8. I have gone through the ruling in the case of Nanda s/o Barku Sathawane and another cited (supra). Learned Principal District Judge, Gondia, also considered the same ruling and the entry recorded in village record known as wajib-ul-arz Exh.88 in the case in hand. In Nanda's case cited (supra) also, the entry made as wajib-ul-arz was considered and after considering the village record in the form of wajib-ul-arz, this Court had decided Second Appeal No.89 of 1979 to hold that entries in wajib-ul-arz are made "final and conclusive" after public enquiry contemplated under Section 165 of The Maharashtra Land Revenue Code 1966, and they do not require independent proof.
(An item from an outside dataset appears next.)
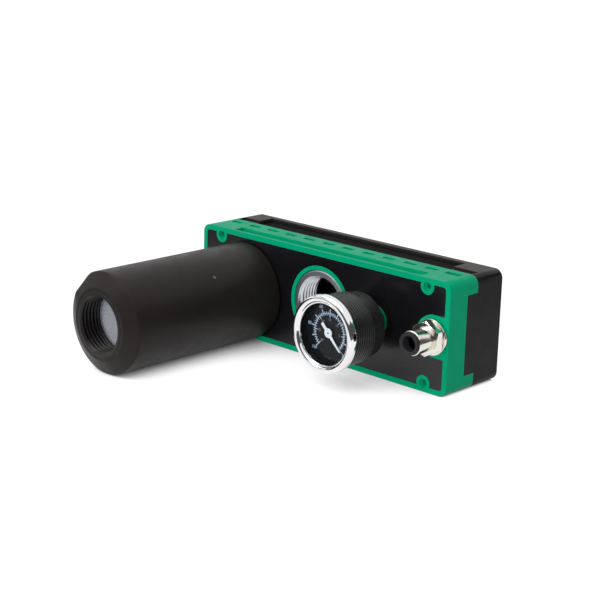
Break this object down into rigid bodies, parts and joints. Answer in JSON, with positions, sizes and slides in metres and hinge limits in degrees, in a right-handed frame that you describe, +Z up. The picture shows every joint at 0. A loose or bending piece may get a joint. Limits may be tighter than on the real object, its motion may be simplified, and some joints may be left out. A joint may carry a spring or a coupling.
{
  "type": "suction pump",
  "caption": "Compressed-air vacuum pump: flat green and black housing with a round silencer, an open threaded vacuum port, a small dial gauge and a push-in air inlet.",
  "frame": {"origin": "centre of the housing's base", "axes": "+X along the housing to the inlet's end, -Y out of the front where the ports are, +Z up"},
  "size_m": [0.187, 0.1533, 0.062],
  "materials": {
    "green_shell": "satin moulded",
    "black_shell": "fine matte texture",
    "label": "gloss",
    "seal_rubber": "matte",
    "flap_rubber": "matte",
    "screw_steel": "zinc plated",
    "insert_steel": "plated, turned",
    "partition_plastic": "matte",
    "ejector_plastic": "matte",
    "nozzle_brass": "turned",
    "nozzle_plastic": "matte",
    "silencer_plastic": "fine matte texture",
    "liner": "porous",
    "nickel": "bright nickel plate",
    "gripper_steel": "bright",
    "release_plastic": "satin",
    "stem_brass": "machined",
    "case_plastic": "satin",
    "bezel_chrome": "mirror",
    "lens_glass": "clear",
    "dial_face": "printed",
    "movement_brass": "stamped",
    "tube_bronze": "drawn",
    "spring_bronze": "drawn",
    "pointer_white": "matte paint"
  },
  "bodies": {
    "housing": {"front_cover": "green_shell", "rear_housing": "black_shell", "front_label": "label", "cover_gasket": "seal_rubber", "upper_ejector_seals": "seal_rubber", "lower_ejector_seals": "seal_rubber", "silencer_seal": "seal_rubber", "inlet_seal": "seal_rubber", "inlet_tube_seal": "seal_rubber", "gauge_seal": "seal_rubber", "gauge_lens_gasket": "seal_rubber", "upper_flap_valves": "flap_rubber", "lower_flap_valves": "flap_rubber", "cover_screws": "screw_steel", "gauge_screws": "screw_steel", "exhaust_insert": "insert_steel", "vacuum_insert": "insert_steel", "air_partition": "partition_plastic", "exhaust_partition": "partition_plastic", "upper_ejector_body": "ejector_plastic", "lower_ejector_body": "ejector_plastic", "upper_drive_nozzle": "nozzle_brass", "lower_drive_nozzle": "nozzle_brass", "upper_stage_nozzles": "nozzle_plastic", "lower_stage_nozzles": "nozzle_plastic", "silencer_shell": "silencer_plastic", "silencer_end_cap": "silencer_plastic", "silencer_liner": "liner", "inlet_body": "nickel", "inlet_gripper": "gripper_steel", "gauge_stem": "stem_brass", "gauge_case": "case_plastic", "gauge_bezel": "bezel_chrome", "gauge_lens": "lens_glass", "gauge_dial": "dial_face", "gauge_rear_plate": "movement_brass", "gauge_front_plate": "movement_brass", "gauge_pillars": "movement_brass", "gauge_bourdon_tip": "movement_brass", "gauge_bourdon_tube": "tube_bronze", "gauge_hairspring": "spring_bronze"},
    "sector": {"gauge_sector": "movement_brass"},
    "link": {"gauge_link": "movement_brass"},
    "pointer": {"gauge_pinion": "movement_brass", "gauge_pointer": "pointer_white"},
    "release_ring": {"inlet_release_ring": "release_plastic"}
  },
  "joints": [
    {"name": "sector_turn", "type": "hinge", "parent": "housing", "child": "sector", "pos_m": [0.04815, -0.0528, 0.02251], "axis": [0, 1, 0], "range_deg": [0, 45], "stiffness_Nm_per_rad": 0.01},
    {"name": "link_swing", "type": "hinge", "parent": "sector", "child": "link", "pos_m": [0.05169, -0.0521, 0.01897], "axis": [0, 1, 0], "range_deg": [-45, 0]},
    {"name": "pointer_spin", "type": "hinge", "parent": "housing", "child": "pointer", "pos_m": [0.0429, -0.0558, 0.0316], "axis": [0, -1, 0], "range_deg": [0, 270]},
    {"name": "release_slide", "type": "slide", "parent": "housing", "child": "release_ring", "axis": [0, 1, 0], "range_m": [0, 0.0015], "stiffness_N_per_m": 2000}
  ],
  "couplings": [
    {"joint": "link_swing", "follows": "sector_turn", "ratio": -1},
    {"joint": "pointer_spin", "follows": "sector_turn", "ratio": 6}
  ]
}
Demand of separate proof of these entries would also defeat the very object of maintaining the "wajib-ul-arz". The defendants, therefore, need to honour village record and ought not to obstruct the use of dhura/approach way as stated in the plaint in a manner specified in Exh.88.
9. In view of above, I do not find any fault with the view expressed in the impugned judgment and order dated 23.7.2013, passed by the learned Principal District Judge, Gondia, in Regular Civil Appeal No.160 of 2012. In the facts and circumstances of the case, therefore, no interference is warranted in the impugned judgment and order. Hence, the second appeal must be dismissed.
10. In the result, Second Appeal No.458 of 2013 is hereby dismissed. There shall be no order as to costs.